▶ [REQUIRED TASK]:
Return the line containing "Reconstruct the object", the line containing "a flat floor.", and every line between them, exactly as they stand. Output nothing else.

▶ [ENTRIES SHOWN]:
>>>

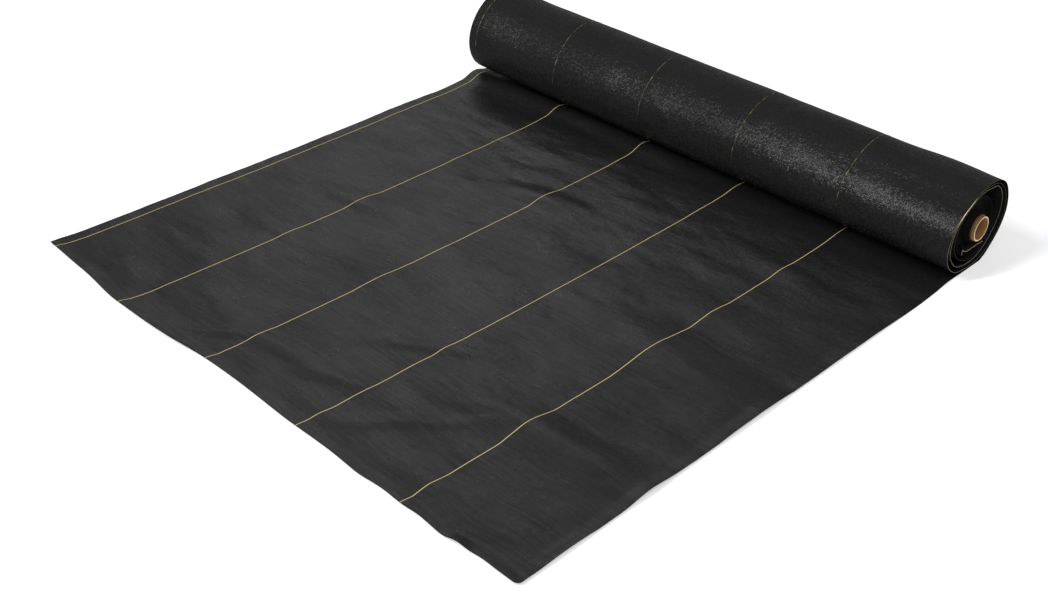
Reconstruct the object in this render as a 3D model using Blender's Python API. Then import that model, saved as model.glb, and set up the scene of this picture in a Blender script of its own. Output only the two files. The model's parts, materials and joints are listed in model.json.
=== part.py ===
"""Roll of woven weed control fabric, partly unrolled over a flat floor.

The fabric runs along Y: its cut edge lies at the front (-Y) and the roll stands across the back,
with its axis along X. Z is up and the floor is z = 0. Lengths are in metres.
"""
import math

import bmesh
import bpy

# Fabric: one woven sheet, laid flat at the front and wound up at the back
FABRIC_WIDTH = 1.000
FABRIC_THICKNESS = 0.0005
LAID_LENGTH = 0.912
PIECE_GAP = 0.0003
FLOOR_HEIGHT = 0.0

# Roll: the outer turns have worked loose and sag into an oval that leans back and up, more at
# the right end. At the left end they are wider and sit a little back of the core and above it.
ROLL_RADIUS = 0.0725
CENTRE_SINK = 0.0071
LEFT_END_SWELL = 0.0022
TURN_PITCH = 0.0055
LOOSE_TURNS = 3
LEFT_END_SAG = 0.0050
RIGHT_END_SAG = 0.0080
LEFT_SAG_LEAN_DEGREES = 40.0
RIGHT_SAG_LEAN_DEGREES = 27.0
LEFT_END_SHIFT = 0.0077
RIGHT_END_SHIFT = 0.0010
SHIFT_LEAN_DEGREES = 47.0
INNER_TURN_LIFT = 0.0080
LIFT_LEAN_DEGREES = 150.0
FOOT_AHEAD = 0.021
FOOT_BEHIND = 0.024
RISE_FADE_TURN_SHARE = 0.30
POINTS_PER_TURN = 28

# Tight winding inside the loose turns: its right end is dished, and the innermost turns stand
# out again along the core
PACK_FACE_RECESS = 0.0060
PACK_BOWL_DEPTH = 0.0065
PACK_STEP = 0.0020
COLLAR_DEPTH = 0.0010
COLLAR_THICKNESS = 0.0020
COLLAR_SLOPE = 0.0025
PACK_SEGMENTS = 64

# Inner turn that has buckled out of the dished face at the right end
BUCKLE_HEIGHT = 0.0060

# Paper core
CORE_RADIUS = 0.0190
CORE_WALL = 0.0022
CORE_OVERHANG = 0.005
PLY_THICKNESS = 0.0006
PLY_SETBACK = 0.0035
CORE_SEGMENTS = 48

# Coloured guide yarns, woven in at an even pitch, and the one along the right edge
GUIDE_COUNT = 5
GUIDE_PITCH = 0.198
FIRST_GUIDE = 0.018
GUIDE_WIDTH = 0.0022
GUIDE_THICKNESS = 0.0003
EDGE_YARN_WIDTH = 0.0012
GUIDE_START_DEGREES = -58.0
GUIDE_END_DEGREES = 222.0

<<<
>>>

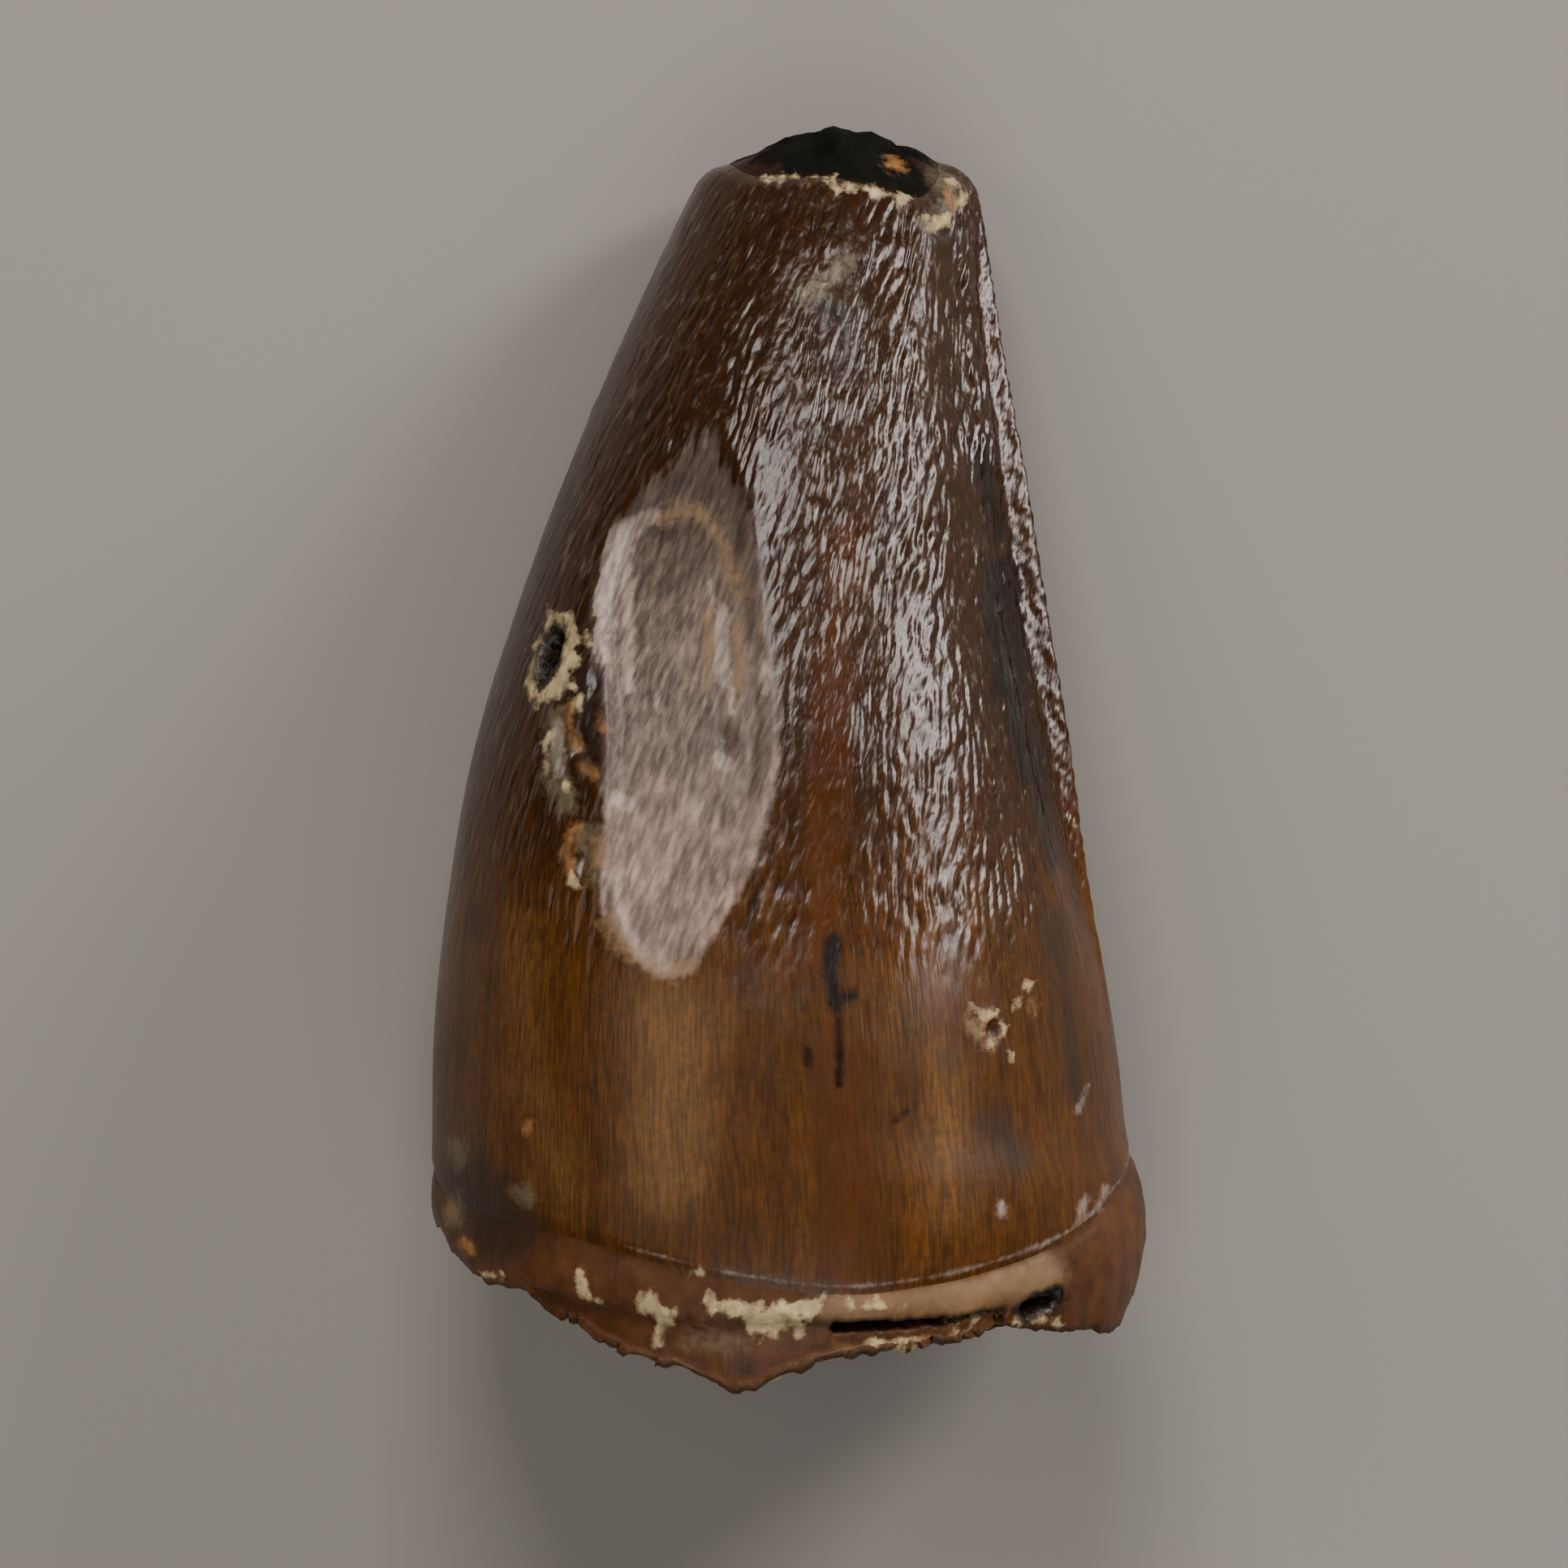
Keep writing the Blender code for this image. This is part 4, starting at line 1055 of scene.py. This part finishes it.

<<<

▶ [FINISHED ANSWER]:
Reconstruct the object in this render as a 3D model using Blender's Python API. Then import that model, saved as model.glb, and set up the scene of this picture in a Blender script of its own. Output only the two files. The model's parts, materials and joints are listed in model.json.
=== part.py ===
"""Roll of woven weed control fabric, partly unrolled over a flat floor.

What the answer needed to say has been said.